Texto forte e preciso. Belo também

Parabéns!

Cecília Fraga disse...

Belo e corajoso texto. Escrever não é so usar a gramática e a ortografia de forma certa e bonita, embora a estética seja necessária. Escrever é tentar transformar, acender a chama da duvida. criar incertezas que perguntam e se não respondem, incentivam o raciocínio e a reflexão.

Estou cada vez mais encantada com seus textos.

Parabens!
p.s. o fato de não comentá-los não significa que não os leia

Ricardo Farias disse...

MAIS UMA VEZ VOU RASGAR SEDA. PRIMEIRO PELA PRIMEIRA PARTE DO TEXTO QUE ELOGIA A PEÇA. SER HOMEM E F... MULHERES ACHAM QUE SOFRIMENTO É MONOPOLIO DELAS.

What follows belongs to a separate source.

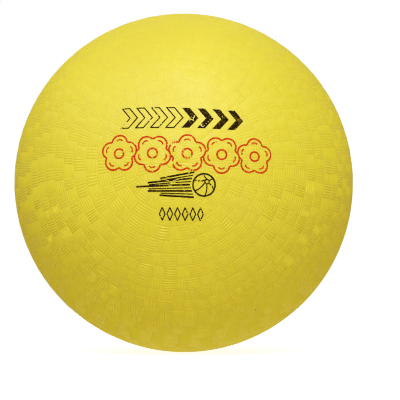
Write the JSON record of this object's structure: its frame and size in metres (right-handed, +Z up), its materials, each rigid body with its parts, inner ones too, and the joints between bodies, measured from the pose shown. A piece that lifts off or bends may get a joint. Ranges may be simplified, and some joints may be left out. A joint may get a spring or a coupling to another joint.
{
  "type": "playground rubber ball",
  "caption": "Round inflatable rubber playground ball with a moulded basket-weave cover, wound carcass, bladder and needle valve.",
  "frame": {"origin": "the ball's centre", "axes": "+Y runs along the mould axis out through the valve at the back, -Y out through the printed pole at the front, +Z is up"},
  "size_m": [0.216, 0.2158, 0.216],
  "materials": {
    "cover": "bright yellow moulded rubber, basket-weave relief, low sheen",
    "winding": "off-white wound nylon thread set in latex",
    "bladder": "smooth black butyl rubber",
    "valve_housing": "black rubber, fine matte",
    "valve_plug": "dark grey soft rubber, matte"
  },
  "bodies": {
    "root": {"cover": "cover", "nylon_winding": "winding", "bladder": "bladder", "valve_housing": "valve_housing", "valve_plug": "valve_plug"}
  },
  "joints": []
}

MAS, O TEXTO FOI MAIS ALÉM. MINHA "ESCRITORA PREFERIDA" PENETROU FUNDO NAS FRAQUEZAS E MEDOS HUMANOS DE MOSTRAR QUEM É. COMO DIZ, O "OUTRO" MANDA MAIS QUE O "EU".

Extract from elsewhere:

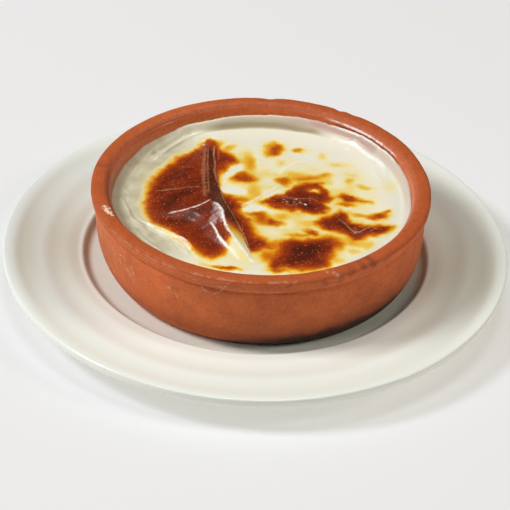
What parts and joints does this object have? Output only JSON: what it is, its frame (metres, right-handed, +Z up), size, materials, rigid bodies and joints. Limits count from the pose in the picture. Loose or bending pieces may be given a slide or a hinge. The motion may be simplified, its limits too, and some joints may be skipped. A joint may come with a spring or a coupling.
{
  "type": "rice pudding",
  "caption": "Oven-baked rice pudding with a browned, folded skin, filling a low red clay bowl that stands on a ringed white underplate.",
  "frame": {"origin": "middle of the underplate's foot ring, on the surface it stands on", "axes": "+Z up; +X to the right and +Y away as the serving is seen from its front"},
  "size_m": [0.202, 0.202, 0.0452],
  "materials": {
    "underplate": "glossy warm white glaze",
    "clay_bowl": "matt unglazed red clay outside, thin clear glaze inside",
    "pudding": "milk skin, satin to glossy, browned in patches"
  },
  "bodies": {
    "root": {"underplate": "underplate", "clay_bowl": "clay_bowl", "pudding": "pudding"}
  },
  "joints": []
}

TODO MUNDO CURVANDO-SE ÀS CONVENIÊNCIAS E FAZENDO CARA DE BONZINHO E FELIZ.

BELA CHICOTADA, ADOREI

IZABEL disse...

Alice,

Este texto nos faz mergulhar nos oceanos do nosso SER, onde encontramos sereias, algas marinhas, peixinhos coloridos e fosforescentes, estrelas do mar, mas também encontramos - tubarões, monstros marinhos e principalmente com a ESCURIDÃO, com o desconhecido. Parte sombria que não queremos enxergar e encarar – muitas vezes por medo e outras por conveniência, pois a “cegueira” nos protege de desejos reprimidos e de impulsos “não civilizados”, de motivos moralmente inferiores, de fantasias e ressentimentos infantis.

Que possamos “encarar” as nossas tarjas pretas... Vermelhas... E até nos desvencilhar das nossas “fantasias de múmias”, que mais que “tarjas”... Imobilizam-nos!

Beijinhos e "reverências" para a minha escritora preferida,

Bel

Anônimo disse...

Cara Alice

Gostaria de lhe parabenizar por estes dois últimos textos, que necessariamente estão interligados.Quanto a Etica do Desejo, tanto Freud como Lacan concordavam que devemos civilizar...dar juizo as nossas pulsões, ou como dizia a minha avó, não se deve forçar muito a natureza.

Um abraço

Sergio disse...

Tenho lido o seu blog sempre, embora nem sempre comente, parabéns pelo tarja preta.